For fantasy purposes, Smith is still being grouped in a tier with other leap of faith options such as Sammie Coates, Dorsett and Chris Conley in the middle of the second round and beyond. That’s a fair price point if it holds and has yet to meet the real buzz surrounding him. Of that group, I do like Conley the most given his overall physical profile, but he’s also very likely going to be the last of that group selected in the real draft and in turn may be the cheapest in fantasy drafts. I prefer Smith to each of the others because then I am buying on the consistent touchdown ability he’s shown, regardless if he ever truly develops an all-around game. But if his fantasy stock ends up meeting his with his real football investment and he costs more than a middle second rounder, I will almost assuredly be priced out.
Smith was the seventh receiver selected in the draft at 37 overall to the Jets, confirming there was indeed fire to all of the draft stock smoke coming in. Like Tyler Lockett in Seattle, I like this move more from a real football sense immediately than a fantasy one. The Jets needed a lid lifting receiver on their roster and with Chan Gailey now calling plays, New York will likely be incorporated multiple receiver sets frequently. At first, he may be used just a clear out option for those big targets, playing into the strength of his attributes right away. He should find enough vertical targets to have a few splash play weeks, but I’d anticipate uneven production as a rookie.
It remains to be seen just how many real targets exist after Decker and Marshall since Gailey has never had a receiving unit this deeply talented. He’s never even had a WR2 reach 100 targets or a WR3 reach 60, and that’s not factoring in Jace Amaro into the equation. I don’t see looking into Gailey’s prior target distribution that helpful for projecting the Jets looks this season. In any event, under most circumstances I expect Smith to be in on three receiver sets with Marshall playing inside.

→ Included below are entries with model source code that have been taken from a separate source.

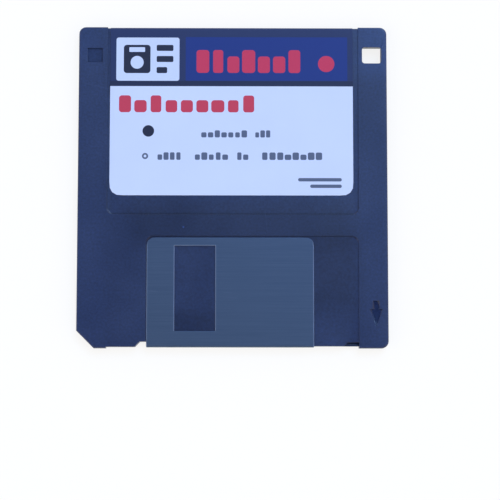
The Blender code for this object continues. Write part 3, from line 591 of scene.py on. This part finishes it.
def makeCaseFinish():
    own = casePlastic
    material, tree, shader, coordinates = newFinish(
        "case plastic", own["roughness"][0], specular=own["specular"]
    )
    grain = useGroup(tree, mouldGrain, {
        "Vector": coordinates, "Grain Scale": own["grainScale"], "Cloud Scale": own["cloudScale"],
    })
    clouds = rescale(tree, grain["Cloud"], *own["cloudRange"], 0.0, 1.0)
    tone = mixColour(tree, clouds, own["colour"], own["cloudColour"])
    mottle = noise(tree, coordinates, *own["mottleNoise"])
    tone = dim(tree, tone, rescale(tree, mottle, *noiseRange, *own["mottle"]))
    masks = [scratchMask(tree, coordinates, scratches) for scratches in own["scratches"]]
    scratched = reckon(tree, "ADD", *masks, clamp=True)
    tone = tint(tree, tone, own["scratchTone"], scratched, own["scratchShare"])
    dust = useGroup(tree, dustSpecks, {"Vector": coordinates, **own["dust"]})["Mask"]
    tone = tint(tree, tone, own["dustTone"], dust, own["dustShare"])
    gloss = rescale(tree, grain["Cloud"], *noiseRange, *own["roughness"])
    gloss = reckon(tree, "MULTIPLY_ADD", scratched, own["scratchGloss"], gloss)
    # painted shade makes the middle of the case a shade duller, and painted sheen makes its sides and upper
    # corners a shade lighter
    places = put(tree, "SeparateXYZ", {0: coordinates}).outputs
    depth = reckon(tree, "SUBTRACT", cadBox[1].z, places[2])
    onFront = rescale(tree, depth, *own["patchDepths"], 1.0, 0.0)
    fromMiddle = reckon(tree, "ABSOLUTE", places[0])
    share = rescale(tree, fromMiddle, *own["sideSheenEdge"], 1.0, own["sideSheenTone"])
    for *box, patchShare, smoother in own["shadeSheenAndSpeckPatches"]:
        inPatch = reckon(tree, "MULTIPLY", insidePatch(tree, places, *box), onFront)
        share = reckon(tree, "MULTIPLY", share, shareInside(tree, inPatch, patchShare))
        gloss = reckon(tree, "MULTIPLY_ADD", inPatch, smoother, gloss)
    tone = dim(tree, tone, share)
    # painted shade in the corner of the label recess
    tone = dim(tree, tone, shareInside(tree, paintedRecessShade(tree, places, depth), own["recessShadeShare"]))
    # the floors of the arrow and the square, told by their depth under the front face, get painted shade
    # and are smoother
    for low, high, markShade, smoother in own["shadedMarkFloors"]:
        deepEnough = reckon(tree, "GREATER_THAN", depth, low * mm)
        inMark = reckon(tree, "MULTIPLY", deepEnough, reckon(tree, "LESS_THAN", depth, high * mm))
        tone = dim(tree, tone, shareInside(tree, inMark, markShade))
        gloss = reckon(tree, "MULTIPLY_ADD", inMark, smoother, gloss)
    connect(tree, shader, tone, gloss, grain["Height"], own["grainHeight"])
    return material


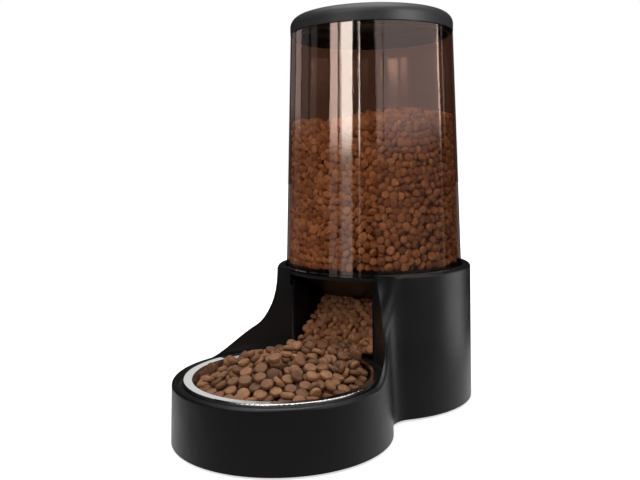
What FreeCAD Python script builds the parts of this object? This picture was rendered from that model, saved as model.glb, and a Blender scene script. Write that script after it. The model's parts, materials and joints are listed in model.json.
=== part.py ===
"""Gravity pet feeder: a two-circle base with a swept front, a smoked tank with a lid, and a steel bowl.

Millimetres. +Z is up, the bowl is towards -Y, and the origin is under the middle of the footprint,
on the floor that the rubber feet stand on. Each sub-part is one STEP file in parts/.
"""

import FreeCAD
import Part
import math
import os

V = FreeCAD.Vector
UP = V(0, 0, 1)

# Driving dimensions: footprint
AXIS_GAP = 155.0            # tank axis to bowl axis
DRUM_R_FOOT = 101.5         # rear drum, outside, at its foot
DRUM_R_RIM = 100.0          # rear drum, outside, at its rim
RING_R_FOOT = 99.2          # bowl ring, outside, at its foot
RING_R_RIM = 93.2           # the same wall carried up to the drum's rim
WAIST_R = 24.0              # blend radius between drum and ring, in plan
WALL = 3.0                  # moulded wall
FIT = 0.3                   # gap between pieces that drop into each other

LENGTH = AXIS_GAP + DRUM_R_FOOT + RING_R_FOOT
DRUM_Y = LENGTH / 2 - DRUM_R_FOOT
BOWL_Y = DRUM_Y - AXIS_GAP

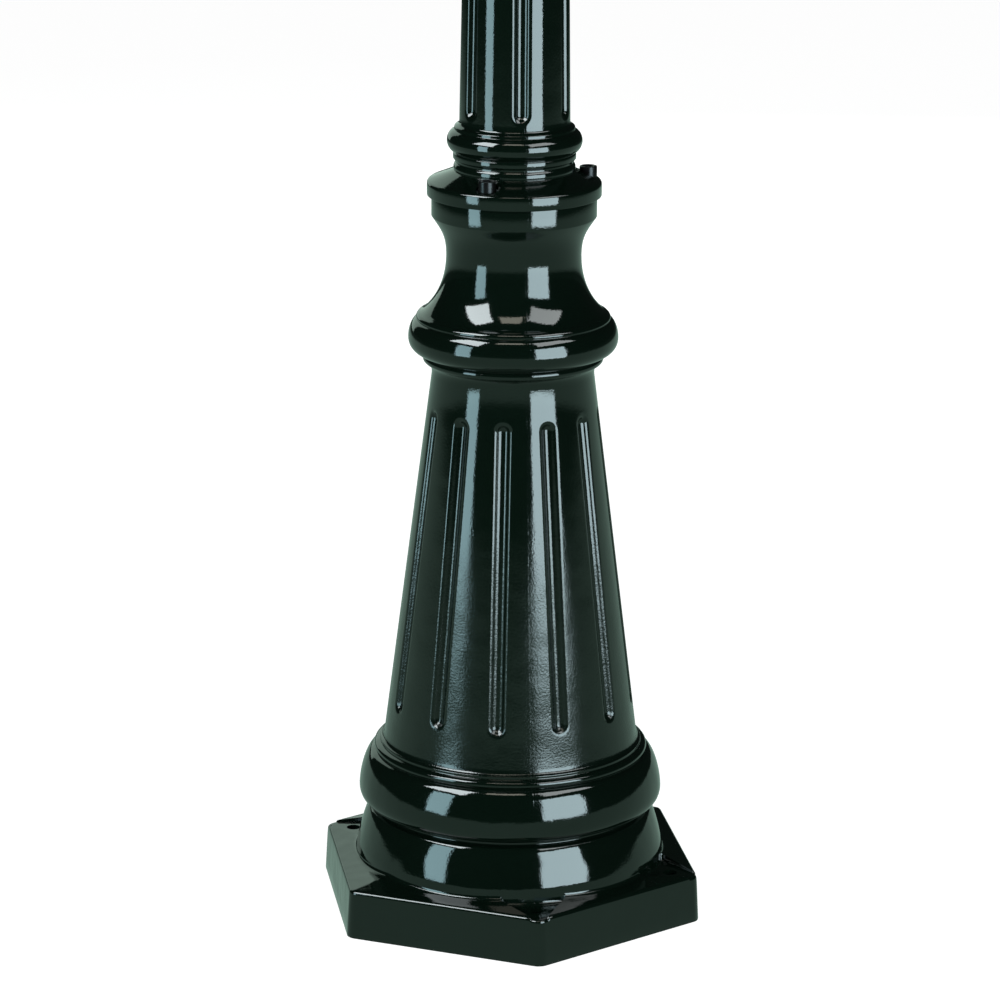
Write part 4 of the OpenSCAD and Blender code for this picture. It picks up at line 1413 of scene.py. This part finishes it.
class CLOCK_OT_stage(bpy.types.Operator):
    """Sets up the floor, the backdrop, the lamps and the camera"""

    bl_idname = "street_clock.stage"
    bl_label = "Stage"

    def execute(self, context):
        stage = context.scene.clock_stage
        context.scene.view_settings.view_transform = "Standard"
        pale_floor(stage.floor_size)
        pale_backdrop()
        for group, lamps in SOFTBOXES.items():
            for name, (*place, share, tone) in lamps.items():
                softbox(name, *place, getattr(stage, group) * share, tone)
        for angle in FILL_ANGLES:
            softbox(f"fill_{angle}", angle, *FILL_PLACE, stage.fill, (1, 1, 1), mirrored=False)
        studio_camera(stage)
        return {"FINISHED"}


OPERATORS = (CLOCK_OT_pedestal, CLOCK_OT_shaft, CLOCK_OT_screws, CLOCK_OT_capital, CLOCK_OT_case,
             CLOCK_OT_doors, CLOCK_OT_finial, CLOCK_OT_dials, CLOCK_OT_hands, CLOCK_OT_inside,
             CLOCK_OT_stage)
GROUPS = {
    "clock_post": PostSizes, "clock_head": HeadSizes, "clock_colours": Colours, "clock_stage": StageSizes,
}


class CLOCK_PT_panel(bpy.types.Panel):
    """Lists the clock's sizes, colours and operators"""

    bl_label = "Street clock"
    bl_idname = "CLOCK_PT_panel"
    bl_space_type = "VIEW_3D"
    bl_region_type = "UI"
    bl_category = "Street clock"

    def draw(self, context):
        for group, kind in GROUPS.items():
            box = self.layout.box()
            for name in kind.__annotations__:
                box.prop(getattr(context.scene, group), name)
        for operator in OPERATORS:
            self.layout.operator(operator.bl_idname)


def register():
    for kind in (*GROUPS.values(), *OPERATORS, CLOCK_PT_panel):
        bpy.utils.register_class(kind)
    for name, kind in GROUPS.items():
        setattr(bpy.types.Scene, name, PointerProperty(type=kind))


def unregister():
    for name in GROUPS:
        delattr(bpy.types.Scene, name)
    for kind in (CLOCK_PT_panel, *reversed(OPERATORS), *GROUPS.values()):
        bpy.utils.unregister_class(kind)


def main():
    register()
    for operator in OPERATORS:
        family, name = operator.bl_idname.split(".")
        getattr(getattr(bpy.ops, family), name)()


if __name__ == "__main__":
    main()
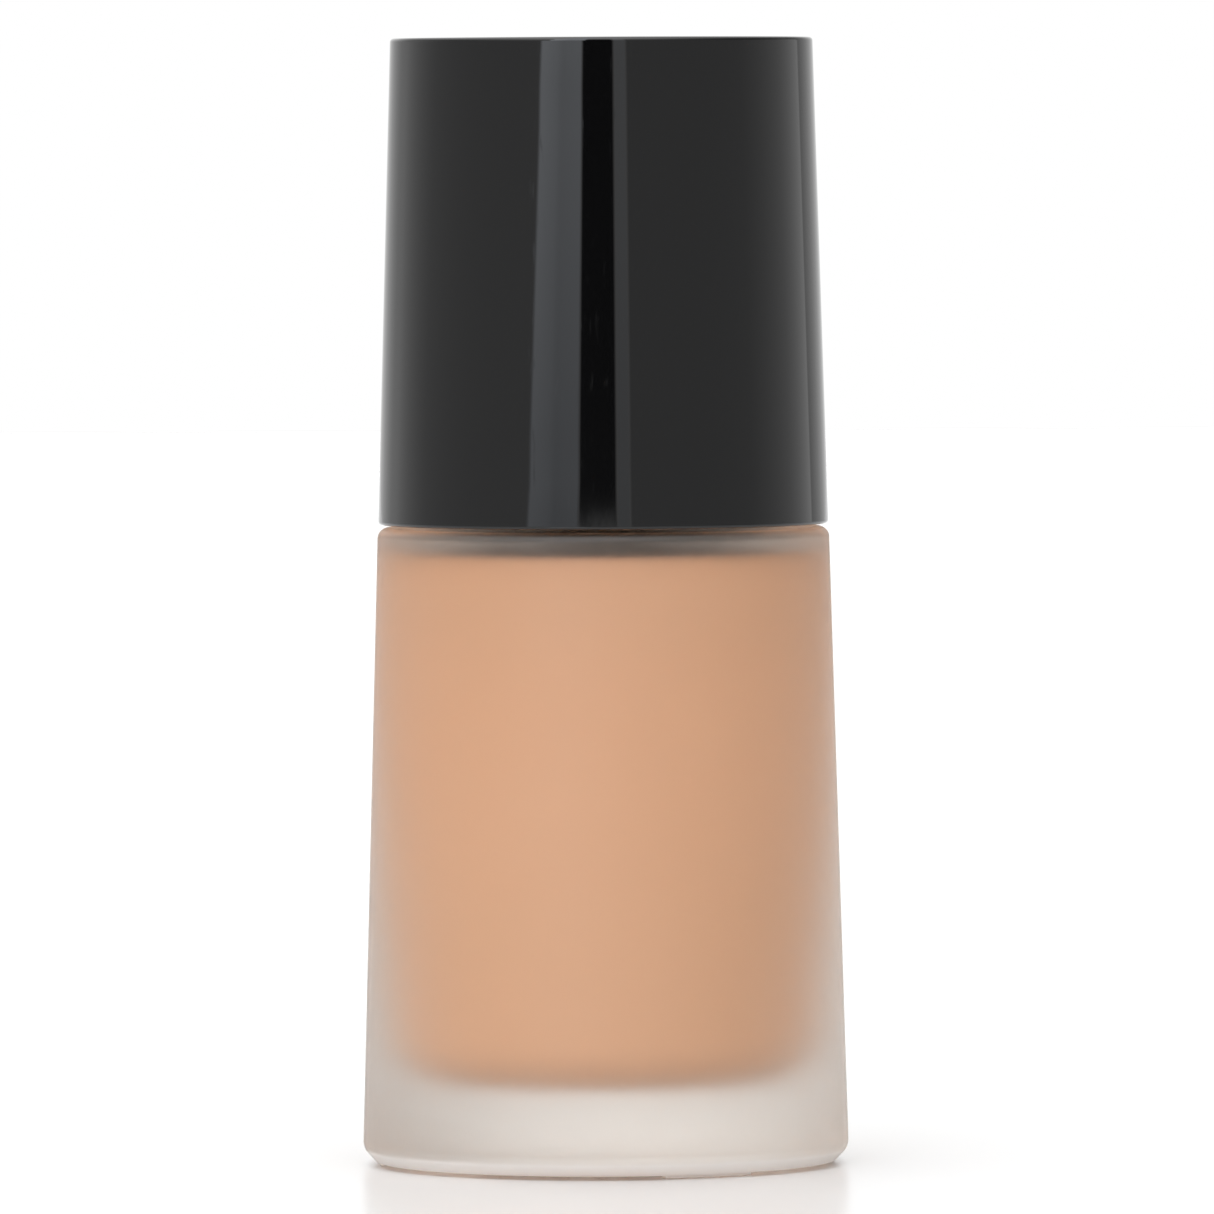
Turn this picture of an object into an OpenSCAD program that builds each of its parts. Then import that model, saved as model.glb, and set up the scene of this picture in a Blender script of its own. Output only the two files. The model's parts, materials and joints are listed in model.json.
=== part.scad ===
// Foundation bottle: a heavy frosted glass bottle with a screw-on treatment pump and a tall gloss overcap.
// Millimetres, +Z up. The origin is at the middle of the base, on the plane that the bottle stands on.
// The front of the bottle faces -Y.

/* [Bottle] */
// Height of the glass shoulder above the base
bottle_h = 59.4; // [57:0.2:62]
// Outer radius of the glass just above the heel
base_r = 22.66; // [22.2:0.02:23.6]
// Outer radius of the glass just below the shoulder
shoulder_r = 21.08; // [20.8:0.01:21.8]
// Radius of the cavity just above its floor
cavity_base_r = 14; // [13.6:0.1:16]
// Radius of the cavity at its ceiling
cavity_top_r = 17.4; // [14:0.1:17.5]
// Thickness of the glass under the cavity
floor_t = 7.5; // [6:0.5:11]
// Air between the foundation and the cavity's ceiling
headspace = 0.6; // [0.3:0.1:3]

/* [Neck] */
// Height of the neck above the shoulder
neck_h = 12; // [11:0.2:13]
// Radius of the neck between its threads
neck_r = 8.85; // [8.7:0.05:9]
// Radius over the threads
thread_r = 9.85; // [9.7:0.05:9.95]
// Radius of the bore through the neck
neck_bore_r = 6.25; // [6.2:0.01:6.4]
// Rise of the thread in one turn
pitch = 3.175; // [2.6:0.005:3.4]
// Length of the thread in turns
thread_turns = 1.6; // [1.2:0.1:1.8]

/* [Pump] */
// Travel of the pump head
stroke = 4.5; // [3:0.1:4.5]
// Outer radius of the pump's barrel
barrel_r = 5; // [4.9:0.05:5.2]
// Inner radius of the pump's barrel
barrel_bore_r = 4.1; // [4:0.05:4.2]
// Outer radius of the dip tube
tube_r = 1.5; // [1.3:0.05:1.6]
// Gap between the cut end of the dip tube and the cavity's floor
tube_gap = 2; // [1:0.25:4]
// Radius of the inlet ball
inlet_ball_r = 1.5; // [1.4:0.05:1.55]
// Radius of the outlet ball
outlet_ball_r = 1.3; // [1.2:0.05:1.4]

/* [Pump head] */
// Outer radius of the button
button_r = 8.75; // [8:0.05:9.5]
// Height of the button
button_h = 12.2; // [11:0.1:13]
// Distance from the axis to the tip of the nozzle
nozzle_reach = 11.8; // [10:0.1:13]

/* [Collar] */
// Outer radius of the collar
collar_r = 14; // [13.8:0.05:14.2]
// Number of grip ribs on the screw closure
closure_ribs = 24; // [12:1:36]

/* [Overcap] */
// Outer radius of the overcap at its rim
cap_rim_r = 21; // [20.6:0.05:21.5]
// Outer radius of the overcap at its top
cap_top_r = 19.7; // [19:0.05:20.6]
// Height of the overcap
cap_h = 45.3; // [44:0.1:48]
// Thickness of the overcap's wall
cap_wall = 1.3; // [1:0.1:1.6]
// Number of ribs between the overcap and its liner
liner_ribs = 8; // [4:1:12]

/* [Hidden] */
$fn = 96;

// Colours
glass_colour = [0.90, 0.88, 0.86, 0.5];
foundation_colour = [0.84, 0.65, 0.52];
clear_plastic = [0.93, 0.93, 0.92];
white_plastic = [0.95, 0.95, 0.94];
black_plastic = [0.03, 0.03, 0.03];
steel_colour = [0.75, 0.75, 0.76];

// Clearances
fit_gap = 0.05;
loose_gap = 0.15;
cut = 1;

// Glass
heel_r = 1.6;
heel_top = 2.1;
pad_h = 0.25;
pad_inset = 0.15;
pad_bury = 0.3;
pad_w_angle = 24;
pad_first_angle = 27;
pad_count = 3;
bearing_in_r = base_r - 2.9;
heel_edge_r = base_r - 1.15;
punt_z = 0.8;
punt_r = bearing_in_r - 1;
label_t = 0.2;
label_gap = 0.02;
label_r = 12;
shoulder_fillet = 1;
neck_fillet = 0.8;
lip_fillet = 0.5;
neck_top = bottle_h + neck_h;
thread_start = bottle_h + 2.8;
thread_steps = 36;
thread_fade = 6;
thread_end = 0.4;
thread_bury = 0.3;
thread_root_w = 1.5;
thread_crest_w = 0.7;
cavity_corner = 4.2;
ceiling_corner = 0.8;
ceiling_z = bottle_h - 2;
ceiling_rise = 1;
fill_top = ceiling_z - headspace;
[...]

The other lurking issue is just who the Jets will have under center this season. With the Jets selecting Bryce Petty in the fourth round to add onto Geno Smith and Ryan Fitzpatrick, who knows what kind of carousel we will see in season, especially if the team struggles with whomever gets the initial crack. While Fitzpatrick was improved downfield a season ago, he has been average to subpar in every other year of his career and during his first stint in this offense. That very could well be personnel related as when he had a target like DeAndre Hopkins, he showed improvement. That said, I don’t think anyone thinks of Fitzpatrick’s vertical game as a calling card and it would seem that Geno would benefit Devin more. The situation is cloudy for his rookie season, but with the invested draft capital the Jets used on Smith, he’s not just going to strictly be a decoy long term and will eventually be given opportunity to showcase he can be more. In the end, he landed in a spot that can use his best ability right away and has the door open to develop into more down the line, leaving his initial mid to second round price tag unscathed in rookie drafts for those who want to pursue his ceiling.